Nel caso di Pretty Little Liars la cosa è stata condotta con maestria. Nel caso del ben più antico Twin Peaks, serie cult di cui ho parlato spesso, i meccanismi sono come sappiamo abbondantemente sfuggiti di mano. Ma la storia è sempre la stessa. Parliamo di narrazioni commerciali, che sfruttano situazioni e fantasie per tenere semplicemente il pubblico incollato allo schermo.

Mi interessa parlarne, evidenziando appunto la differenza tra serialità pura e serialità puramente temporale, perché nel passaggio dall’una all’altra si consuma il conflitto tra mercato e arte, artificio e sostanza, letteratura bassa e alta.
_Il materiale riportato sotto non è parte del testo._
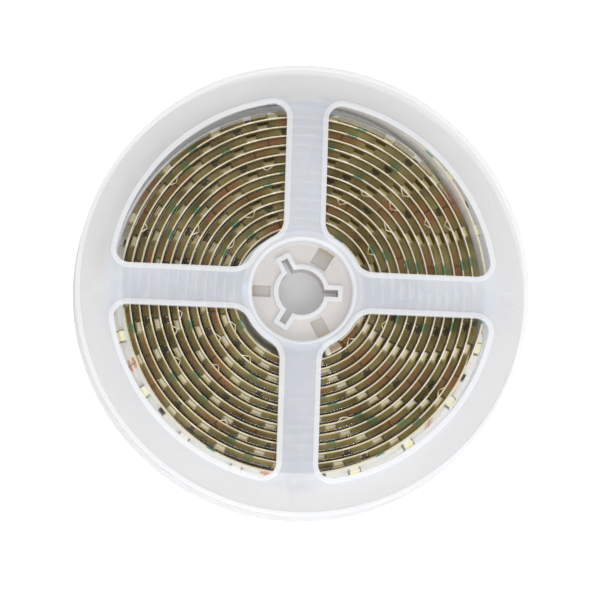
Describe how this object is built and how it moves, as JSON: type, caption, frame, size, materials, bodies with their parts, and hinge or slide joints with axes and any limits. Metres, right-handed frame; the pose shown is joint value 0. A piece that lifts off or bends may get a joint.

Questa conflittualità può essere efficacemente espressa in forma di quesito: Tra l’ispirazione artistica che sfrutta il mercato per diventare fruibile da parte di un vasto pubblico e l’istanza puramente mercantilistica che si fregia di contenuti artistici o intellettuali, cosa prevale?

Lo dico perché c’è stato un tempo in cui i film potevano essere contemporaneamente espressione della cultura popolare e perle della satira di costume, mescolando l’alto e il basso in un tutto che poteva permettersi l’esistenza nel mercato. Negli anni Cinquanta e Sessanta abbiamo in fondo sperimentato questo anche in Italia, no? Prodotti che potevano cioè permettersi di essere storia prima che meccanismo fine a sé stesso.

Lo stalker coi superpoteri ha una natura artistica e intellettuale? Non credo proprio. Funziona, certo. Ma non è l’espediente tramite il quale l’intelletto si porge al pubblico. All’opposto, è l’espediente punto e basta. Piace per passare il tempo, intrattiene. Assume la forma di un tormentone che rilancia sé stesso, sorta di inno alla riconoscibilità.